## DIRECTIVE
Reproduce exactly the lines of the material beneath, from the line that contains "for name, piece" to the line that contains "for node in", both included, and no other lines.

========================================

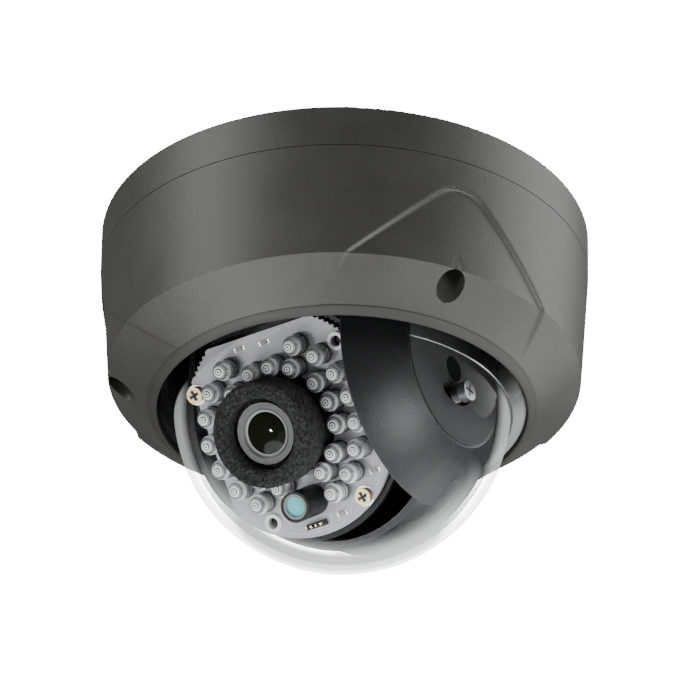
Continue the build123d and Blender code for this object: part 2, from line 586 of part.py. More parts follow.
# ---- names and files -------------------------------------------------------------------
PIECES = {
    "mounting_base": mounting_base,
    "base_seal": base_seal,
    "cable_grommet": cable_grommet,
    "main_board": main_board,
    "board_chips": board_chips,
    "board_connectors": board_connectors,
    "board_screws": board_screws,
    "pan_base": pan_base,
    "pan_base_screws": pan_base_screws,
    "pan_retainer": pan_retainer,
    "hub_screws": hub_screws,
    "dome_cover": dome_cover,
    "cover_screws": cover_screws,
    "screw_seals": screw_seals,
    "dome_bubble": dome_bubble,
    "bubble_gasket": bubble_gasket,
    "bubble_retainer": bubble_retainer,
    "retainer_screws": retainer_screws,
    "turntable": turntable,
    "yoke": yoke,
    "yoke_screws": yoke_screws,
    "liner": liner,
    "chassis": chassis,
    "chin": chin,
    "lamp_board": lamp_board,
    "lamp_board_screws": lamp_board_screws,
    "hole_collars": hole_collars,
    "infrared_leds": infrared_leds,
    "board_chip_parts": board_chip_parts,
    "header_base": header_base,
    "header_pins": header_pins,
    "sensor_tube": sensor_tube,
    "sensor_rim": sensor_rim,
    "sensor_window": sensor_window,
    "tilt_lock_screws": tilt_lock_screws,
    "lens_holder": lens_holder,
    "turn_ring": turn_ring,
    "lens_barrel": lens_barrel,
    "front_lens": front_lens,
    "rear_lens": rear_lens,
    "foam_ring": foam_ring,
    "sensor_board": sensor_board,
    "image_sensor": image_sensor,
    "infrared_filter": infrared_filter,
    "sensor_connector": sensor_connector,
    "sensor_screws": sensor_screws,
}
for name, piece in PIECES.items():
    piece.part.label = name
    export_step(piece.part, "parts/" + name + ".step")
    print(name, len(piece.part.solids()), round(piece.part.volume, 1), piece.part.is_valid)
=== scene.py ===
"""Looks for the ceiling dome camera: paint, clear bubble, black liner, lamp board and lens.
Metres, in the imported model's frame: z = 0 against the ceiling, the bubble hangs down."""
import bpy
import bmesh
import json
import math
import random
import numpy as np
from mathutils import Matrix, Vector


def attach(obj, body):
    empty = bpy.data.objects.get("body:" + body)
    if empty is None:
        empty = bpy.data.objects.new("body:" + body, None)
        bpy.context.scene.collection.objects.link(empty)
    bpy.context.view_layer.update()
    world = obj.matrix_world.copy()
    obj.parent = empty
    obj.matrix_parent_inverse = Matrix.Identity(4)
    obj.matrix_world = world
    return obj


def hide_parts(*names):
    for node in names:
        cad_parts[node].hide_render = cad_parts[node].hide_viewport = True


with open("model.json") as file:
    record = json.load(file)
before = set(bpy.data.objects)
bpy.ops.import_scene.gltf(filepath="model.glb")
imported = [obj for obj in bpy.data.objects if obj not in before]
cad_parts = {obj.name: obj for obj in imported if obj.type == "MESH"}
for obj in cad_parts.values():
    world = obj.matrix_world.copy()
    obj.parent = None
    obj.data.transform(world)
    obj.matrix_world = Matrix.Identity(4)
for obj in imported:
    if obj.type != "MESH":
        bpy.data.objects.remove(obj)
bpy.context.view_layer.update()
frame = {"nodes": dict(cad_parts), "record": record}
random.seed(7)
MM = 0.001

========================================

## ANSWER TO THIS PROBLEM
for name, piece in PIECES.items():
    piece.part.label = name
    export_step(piece.part, "parts/" + name + ".step")
    print(name, len(piece.part.solids()), round(piece.part.volume, 1), piece.part.is_valid)
=== scene.py ===
"""Looks for the ceiling dome camera: paint, clear bubble, black liner, lamp board and lens.
Metres, in the imported model's frame: z = 0 against the ceiling, the bubble hangs down."""
import bpy
import bmesh
import json
import math
import random
import numpy as np
from mathutils import Matrix, Vector


def attach(obj, body):
    empty = bpy.data.objects.get("body:" + body)
    if empty is None:
        empty = bpy.data.objects.new("body:" + body, None)
        bpy.context.scene.collection.objects.link(empty)
    bpy.context.view_layer.update()
    world = obj.matrix_world.copy()
    obj.parent = empty
    obj.matrix_parent_inverse = Matrix.Identity(4)
    obj.matrix_world = world
    return obj


def hide_parts(*names):
    for node in names:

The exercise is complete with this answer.